Il s'est notamment inquiété du «risque sérieux de perte d'un centre de décision» et du «nombre d'emplois perdus ou créés dans de telles opérations» alors que son action vise à renforcer les industries présentes sur le territoire français.

«La France a toujours (...) construit ses outils industriels, les a défendus, les a d'ailleurs parfois engagés dans des alliances très constructives avec des partenaires qui ne sont pas Européens. Donc c'est le rôle d'un État et l'État jouera son rôle», a par ailleurs indiqué le ministre lors d'un déplacement à Bordeaux.

Sollicité par l'AFP, l'entourage du ministre n'a pas souhaité faire de commentaire sur les autres scénarios envisagés. Mais M. Montebourg a eu jeudi «une discussion franche» avec Patrick Kron et une rencontre est également prévue «prochainement» entre le premier ministre, Manuel Valls, M. Montebourg et le patron de General Electric, Jeffrey Immelt.

Selon une information de l'agence Bloomberg, non confirmée par Alstom, un conseil d'administration du groupe devait se tenir vendredi.

Les activités dans l'énergie, gros morceau d'Alstom (plus de 70 % du chiffre d'affaires, soit plus de 14 milliards d'euros) seraient valorisées quelque 10 milliards d'euros, sans «tenir compte de la trésorerie» du groupe français, a affirmé le journal Le Monde.

Pour l'État, Alstom est un sujet d'importance: s'il n'est plus actionnaire depuis 2006, il a été l'artisan de son sauvetage et de sa survie en 2003-2004, alors qu'Alstom était au bord de la faillite. Déjà à l'époque, Paris avait bataillé, avec Bruxelles principalement, pour éviter un dépeçage.

L'opération suivrait aussi le mariage avec des groupes étrangers d'autres fleurons français, comme Publicis/Omnicom dans la publicité et Lafarge/Holcim dans le ciment.

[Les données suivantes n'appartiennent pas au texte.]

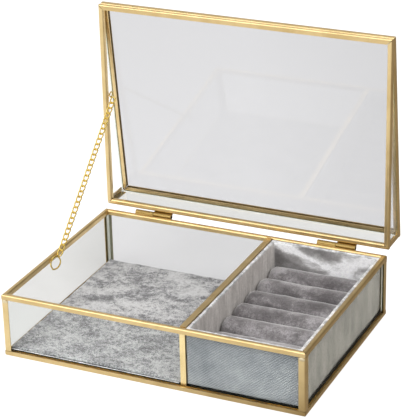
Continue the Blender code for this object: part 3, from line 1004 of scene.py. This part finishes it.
# ---- base ---------------------------------------------------------------------------------
@dataclass
class BaseFrame:
    """The came of the base, its divider, the solder at its corners, and the painted shade strips and
    cut edges inside its back corners.
    """

    dresser: Dresser
    spot: Place = (2.1 * MM, 0.30 * MM, 1.155 * MM)
    spot_down: float = 0.9 * MM
    spot_wave: Wave = (1.5 * MM, 0.25 * MM)
    strip_thick: float = 0.3 * MM
    strip_gap: float = 0.05 * MM
    strip_ease: float = 0.1 * MM
    strip_cuts: int = 11

    def dress(self) -> None:
        """Give the came its brass, drawn along each strip."""
        palette = self.dresser.palette
        for level in ("bottom_rail_", "top_rail_"):
            self.dresser.node(palette.came_x, level + "front", level + "back")
            self.dresser.node(palette.came_y, level + "left", level + "right")
        self.dresser.node(palette.came_y, "divider_rail")
        self.dresser.node(palette.came_z, "divider_post_front", "divider_post_back", *(
            "corner_post_%s_%s" % (end, side)
            for end in ("front", "back") for side in ("left", "right")))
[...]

Environ la moitié des 18 000 employés d'Alstom en France travaillent pour les divisions liées à l'énergie, selon le site internet du groupe, avec de grands sites à Massy-Palaiseau, Belfort, La Courneuve, Villeurbanne ou encore Aix-Les Bains.

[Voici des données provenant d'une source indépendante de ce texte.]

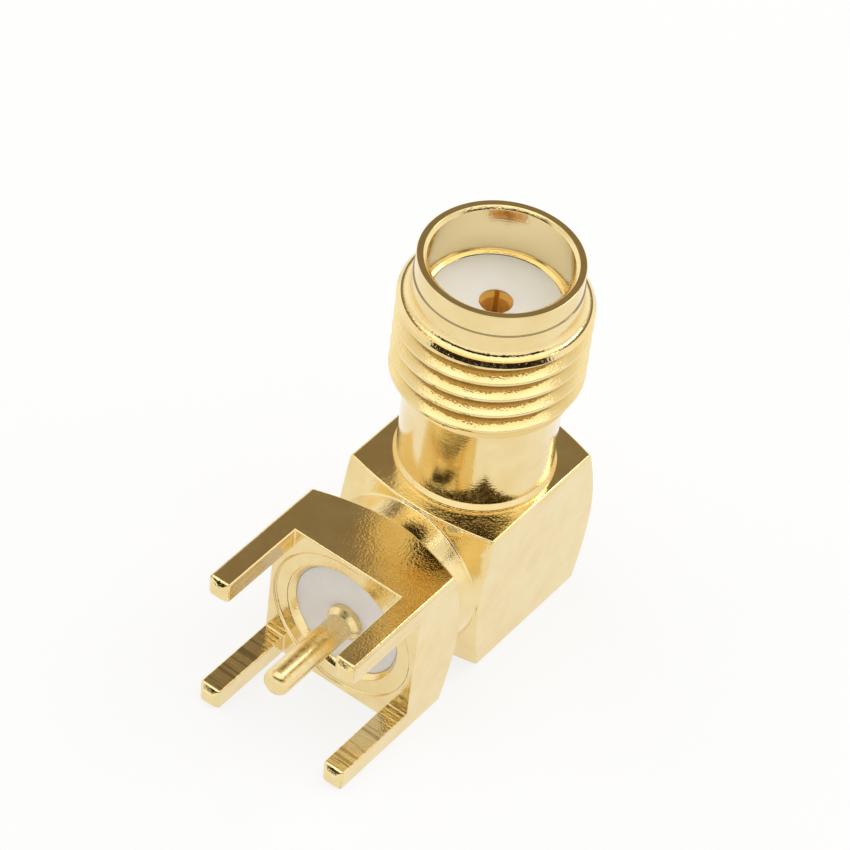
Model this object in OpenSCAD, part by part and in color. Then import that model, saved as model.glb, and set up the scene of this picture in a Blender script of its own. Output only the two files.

Dans le monde, plus des deux tiers des effectifs totaux d'Alstom (environ 93 000 personnes) sont concernés par ces activités.

Si la carte du «patriotisme économique» s'avérait décisive, General Electric peut se targuer de sa forte implantation en France, avec 11 000 employés et un siège régional à Belfort, après le rachat en 1999 d'activités à... Alstom.

L'assise industrielle et financière du géant américain permettrait également de régler les problèmes de «taille critique» d'Alstom, alors que le groupe français connaît de nouveau d'importantes difficultés.

L'activité énergie est notamment pénalisée par le manque d'investissements dans les infrastructures électriques en Europe. Ainsi que par les flux de trésorerie négatifs d'Alstom, ses «cash flow», qui inquiètent les marchés.

Quant à GE, qui se détourne de sa branche financière GE Capital, il accentuerait son virage stratégique vers l'industrie. D'autant que le groupe a un trésor de guerre colossal, notamment situé dans ses filiales hors des États-Unis.

«C'est un projet industriel qui peut avoir du sens», a commenté vendredi le commissaire européen aux Marchés intérieurs et aux Services, Michel Barnier.